Quien aniquila la tradición es quien la convierte en un decreto y le estampa un sello
Ahí viene la paradoja: la tradición, convertida en norma, destruye la tradición que aspira a preservar. Lo que antes era una expresión cultural espontánea deviene método con liturgia y sacerdotes. Cuando los personajes de Dickens se limpiaban de la boca los restos de ese pastelón con el antebrazo, honraban una costumbre viva. A partir de ahora, cuando sus bisnietos repitan el gesto en un local del sur de Londres con protección patrimonial del municipio y un sello TGS, estarán imitando de forma burda (y contra los consejos de sus dietistas) la cotidianidad de sus antepasados. Al hacerlo, caerán en la parodia y casi en el insulto. Como los que se disfrazan de soldaditos de plomo recreando batallas o los que pasean por las calles de Tetuán (Marruecos, no Madrid, aunque a lo mejor también) temiendo que un paisano le ofrezca diez camellos a cambio de su mujer, como le oyó contar a su cuñado que suelen hacer los marroquíes, acostumbrados al trueque.
Los apóstoles de la tradición reparan pocas veces en que es su activismo lo que aniquila aquello que tanto aman, convirtiéndolo en simulación carnavalesca o en un divertimento ridículo para guiris. No es la apisonadora del progreso, ni el capitalismo internacional y desarraigado, ni siquiera el olvido que todos seremos. Quien aniquila la tradición es quien la convierte en un decreto y le estampa un sello, gestos ambos que recuerdan mucho a los testamentos y las sepulturas.

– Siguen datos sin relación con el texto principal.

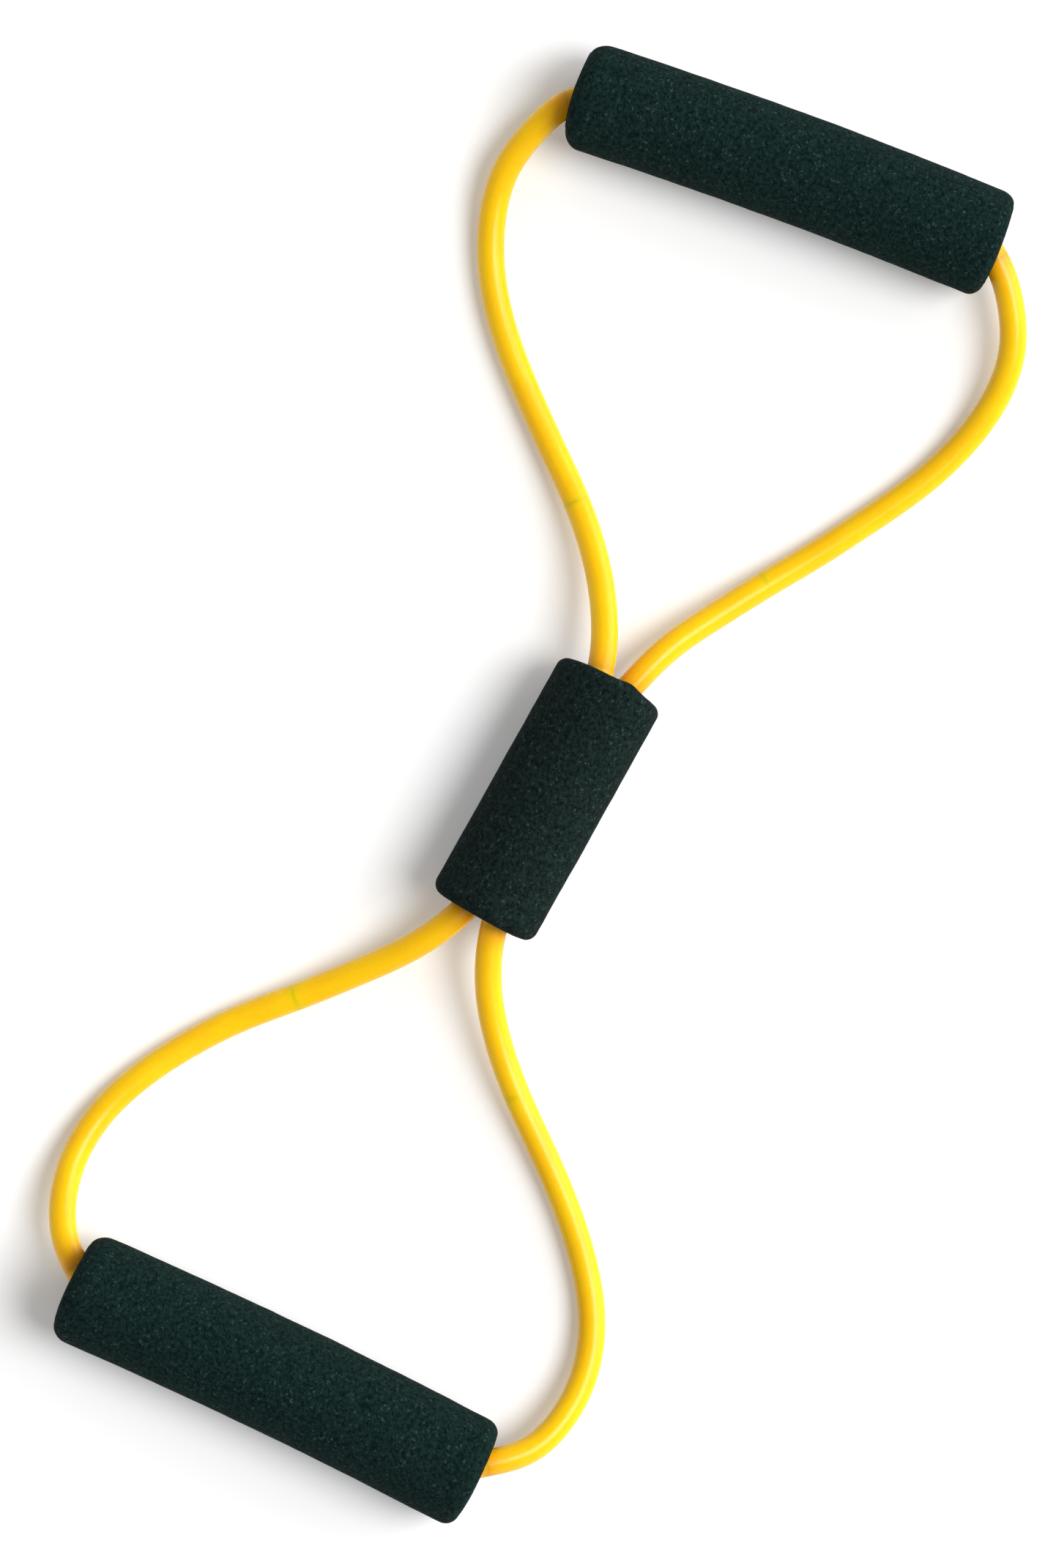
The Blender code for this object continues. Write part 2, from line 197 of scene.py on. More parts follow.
# The four open strands, each from the sleeve to its grip. The first NECK_POINTS points of a
# strand, counted from the sleeve's mouth, are its neck, and the rest are its span.
STRANDS = {
    "upper_left": (
        (0.0570, 0.0050, 0.0155),
        (0.0730, 0.0145, 0.0110),
        (0.0875, 0.0270, 0.0075),
        (0.1000, 0.0405, 0.0054),
        (0.1130, 0.0545, 0.0045),
        (0.1265, 0.0675, 0.0043),
        (0.1420, 0.0785, 0.0045),
        (0.1590, 0.0855, 0.0060),
        (0.1750, 0.0871, 0.0092),
        (0.1870, 0.0841, 0.0118),
    ),
    "upper_right": (
        (0.0560, -0.0160, 0.0126),
        (0.0720, -0.0260, 0.0092),
        (0.0870, -0.0365, 0.0064),
        (0.1020, -0.0475, 0.0048),
        (0.1175, -0.0580, 0.0043),
        (0.1335, -0.0680, 0.0043),
        (0.1500, -0.0755, 0.0048),
        (0.1670, -0.0795, 0.0068),
        (0.1825, -0.0785, 0.0096),
        (0.1955, -0.0725, 0.0122),
    ),
    "lower_left": (
        (-0.0580, 0.0200, 0.0126),
        (-0.0720, 0.0325, 0.0092),
        (-0.0870, 0.0475, 0.0064),
        (-0.0995, 0.0605, 0.0048),
        (-0.1130, 0.0720, 0.0043),
        (-0.1280, 0.0820, 0.0044),
        (-0.1440, 0.0890, 0.0050),
        (-0.1590, 0.0912, 0.0072),
        (-0.1725, 0.0892, 0.0102),
        (-0.1830, 0.0840, 0.0128),
    ),
    "lower_right": (
        (-0.0585, -0.0050, 0.0155),
        (-0.0740, -0.0145, 0.0110),
        (-0.0880, -0.0270, 0.0075),
        (-0.1005, -0.0405, 0.0054),
        (-0.1135, -0.0540, 0.0045),
        (-0.1275, -0.0660, 0.0043),
        (-0.1430, -0.0755, 0.0046),
        (-0.1595, -0.0800, 0.0066),
        (-0.1745, -0.0790, 0.0096),
        (-0.1870, -0.0735, 0.0124),
    ),
}
NECK_POINTS = 3
OPEN_STRETCHES = ("_neck", "_span")

# Lights: azimuth in the camera's picture, tilt from the vertical, spread and strength.
KEY_LIGHT = (math.radians(-5), math.radians(33), math.radians(32), 2.35)
SIDE_LIGHT = (math.radians(20), math.radians(66), math.radians(50), 1.7)

# The room's glow. Its walls turn into its ceiling between these sines of the height above the
# horizon.
WALL_TOP = (0.12, 0.45)
WALL_GLOW = 0.82
CEILING_GLOW = 0.30
FLOOR_GLOW = 0.16
FLOOR_HALF_SIDE = 30


# --- Camera ------------------------------------------------------------------------------


def add_camera():
    """A camera straight above the band, turned as in the photo."""
    data = bpy.data.cameras.new("camera")
    data.sensor_width = SENSOR
    data.lens = SENSOR * VIEW_DISTANCE / VIEW_LONG_SIDE
    data.clip_end = 10 * VIEW_DISTANCE
    camera = bpy.data.objects.new("camera", data)
    bpy.context.scene.collection.objects.link(camera)
    camera.location = (*VIEW_CENTRE, VIEW_PLANE_HEIGHT + VIEW_DISTANCE)
    camera.rotation_euler = (0, 0, VIEW_TURN)
    bpy.context.scene.camera = camera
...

Así que los británicos con buen gusto y los gestores sanitarios preocupados por la salud cardiovascular de la población de Londres están de enhorabuena: en dos días, los únicos que comerán ese coso dickensiano serán unos turistas de Jaén antes de entrar en un musical y terminar la noche en un pub, listos para vivir la experiencia british más genuina.